Goal → Copy the first line of the material below and every later line through the line containing "38, 30), 0.4)", without any other output.

-- START Source material --

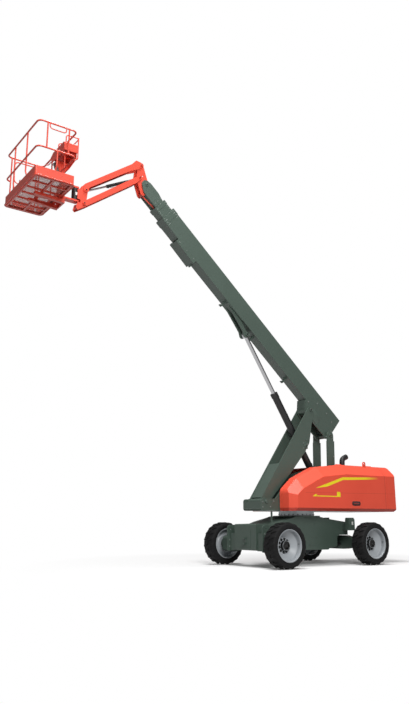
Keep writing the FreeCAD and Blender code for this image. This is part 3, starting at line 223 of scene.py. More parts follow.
dark_red = painted("deep red enamel", linear(140, 44, 34), linear(124, 38, 30), 0.4)


def hood_finish():
    """Glossy orange covers with two yellow bars, a creased flank with painted shade along its fold, and
    painted shade darkening the lower edge.
    """
    body = linear(246, 90, 66)
    finish = Finish("hood orange", body, 0.3, Coat_Roughness=0.2, Specular_IOR_Level=0.3)
    x, y, z = finish.x, finish.y, finish.z
    mottle = finish.noise(1.8, 3.0)
    colour = finish.mix(finish.ramp(mottle, 0.35, 0.75) * 0.5, body, linear(236, 82, 60))
    flank = finish.ramp(x.abs(), 0.760, 0.775)
    # painted shade: the lower edge, which faces down, is darkened to deep red in the colour
    shaded_low_edge = 1 - finish.ramp(z, 1.250, 1.266)
    colour = finish.mix(shaded_low_edge * 0.75, colour, linear(150, 46, 34))
    # upper bar: a wedge that climbs to the knee, then runs level and fades out
    rising_top = 1.695 + (y + 0.11) * 0.3058
    rising_low = (1.695 + (y + 0.11) * 0.116).maximum(1.739 + (y - 0.27) * 0.3165)
    top_line = rising_top.minimum(1.965 + (y - 0.773) * 0.030)
    low_line = rising_low.minimum(1.902 + (y - 0.785) * 0.043)
    wedge = (z < top_line) * (z > low_line) * (y > -0.11)
    fade = 1 - finish.ramp(y, 1.55, 2.02)
    upper_bar = wedge * flank * fade
    # lower bar: a thin line between two end blocks
    slanted = y + (z - 1.51) * -1.8
    thin = (z > 1.512) * (z < 1.532) * (slanted > -0.213) * (y < 0.680)
    left_block = (z > 1.512) * (z < 1.562) * (slanted > -0.213) * (slanted < -0.150)
    right_block = (z > 1.512) * (z < 1.625) * (y > 0.565) * (y < 0.680)
    lower_bar = thin.maximum(left_block).maximum(right_block) * flank
    yellow = linear(255, 232, 42)
    colour = finish.mix(upper_bar.maximum(lower_bar), colour, yellow)
    # painted shade: the fold on the flank is a thin darkened line; the rear seam is a dark joint
    crease_shade = 1 - finish.ramp((z - 1.592 - (y + 0.3) * 0.010).abs(), 0.0, 0.006)
    crease_shade = crease_shade * (y > -0.42) * flank
    seam_rear = 1 - finish.ramp((y - 2.240).abs(), 0.0, 0.006)
    crease_shade_and_seam = crease_shade * 0.35 + seam_rear * 0.8 * (y > 0)
    colour = finish.mix(crease_shade_and_seam.clamp(), colour, linear(120, 36, 28))
    finish.feed("Base Color", colour)
    finish.feed("Roughness", 0.42 + mottle * 0.10)
    finish.feed("Coat Weight", 0.06 + mottle * 0.06)
    groove = crease_shade_and_seam.clamp() * -1.0 + finish.noise(240.0, 2.0) * 0.04
    finish.feed("Normal", finish.bump(groove, 0.6, 0.002))
    return finish.material


def rubber():
    finish = Finish("tyre rubber", linear(18, 18, 19), 0.75, Specular_IOR_Level=0.25)
    dust = finish.noise(9.0, 5.0)
    finish.feed("Base Color", finish.mix(finish.ramp(dust, 0.4, 0.8) * 0.5, linear(16, 16, 17),
                                         linear(28, 28, 28)))
    finish.feed("Roughness", 0.68 + dust * 0.15)
    finish.feed("Normal", finish.bump(finish.noise(180.0, 3.0), 0.3, 0.001))
    return finish.material


def chrome():
    finish = Finish("chromed rod", (0.42, 0.42, 0.43), 0.12, 1.0)
    streak = finish.noise(90.0, 2.0)
    finish.feed("Roughness", 0.08 + streak * 0.08)
    return finish.material


def steel():
    finish = Finish("machined steel", linear(176, 180, 183), 0.34, 0.75)
    grain = finish.noise(60.0, 3.0)
    finish.feed("Roughness", 0.28 + grain * 0.14)
    finish.feed("Normal", finish.bump(grain, 0.1, 0.0008))
    return finish.material


SLOT_FINISH = {
    "green_paint": green_paint, "dark_green_paint": dark_green_paint, "orange_paint": orange_paint,
    "hood_paint": hood_finish(), "tyre_rubber": rubber(), "rim_paint": rim_paint, "black_metal": black_metal,
    "rod_chrome": chrome(), "bare_steel": steel(), "floor_mesh": mesh_paint, "engine_iron": engine_iron,
    "grey_plastic": grey_plastic,
}


def dress_frame():
    """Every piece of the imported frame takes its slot's finish."""
    for part in frame["record"]["subparts"]:
        node = frame["nodes"][part["node"]]
        node.data.materials.clear()
        node.data.materials.append(SLOT_FINISH[part["material_slot"]])


FLOOR_LIFT = 0.06


# ---------------------------------------------------------------- light, floor and camera
def light_stage():
    world = bpy.data.worlds.new("studio")
    bpy.context.scene.world = world
    world.use_nodes = True
    nodes = world.node_tree.nodes
    links = world.node_tree.links
    background = nodes["Background"]
    background.inputs["Color"].default_value = (1.0, 1.0, 1.0, 1.0)
    path = nodes.new("ShaderNodeLightPath")
    seen = nodes.new("ShaderNodeMath")
    seen.operation = "ADD"
    links.new(path.outputs["Is Camera Ray"], seen.inputs[0])
    links.new(path.outputs["Is Transmission Ray"], seen.inputs[1])
    seen.use_clamp = True
    strength = nodes.new("ShaderNodeMapRange")
    links.new(seen.outputs[0], strength.inputs["Value"])
    strength.inputs["To Min"].default_value = 0.24
    strength.inputs["To Max"].default_value = 1.0
    links.new(strength.outputs[0], background.inputs["Strength"])
    for name, place, aim, size, energy in (
            ("key light", (1.5, -3.5, 18.0), (0.0, -1.5, 3.0), 7.0, 2500.0),
            ("side light", (14.0, -8.5, 10.5), (0.0, -1.0, 3.5), 8.0, 2050.0)):
        lamp = bpy.data.lights.new(name, "AREA")
        lamp.energy = energy
        lamp.size = size
        holder = bpy.data.objects.new(name, lamp)
        holder.location = place
        holder.rotation_euler = (Vector(aim) - Vector(place)).to_track_quat("-Z", "Y").to_euler()
        bpy.context.collection.objects.link(holder)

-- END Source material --

Finished task →
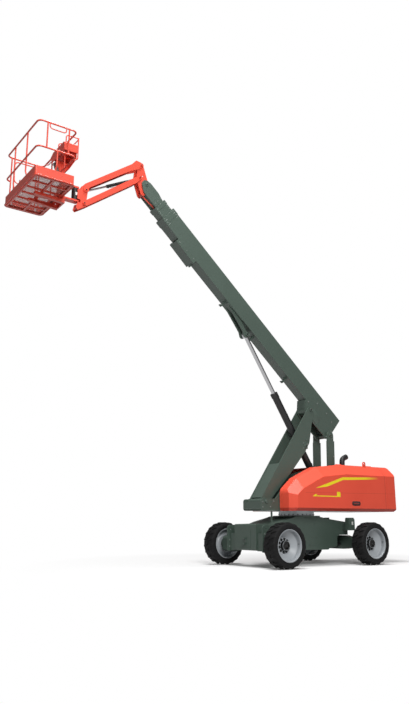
Keep writing the FreeCAD and Blender code for this image. This is part 3, starting at line 223 of scene.py. More parts follow.
dark_red = painted("deep red enamel", linear(140, 44, 34), linear(124, 38, 30), 0.4)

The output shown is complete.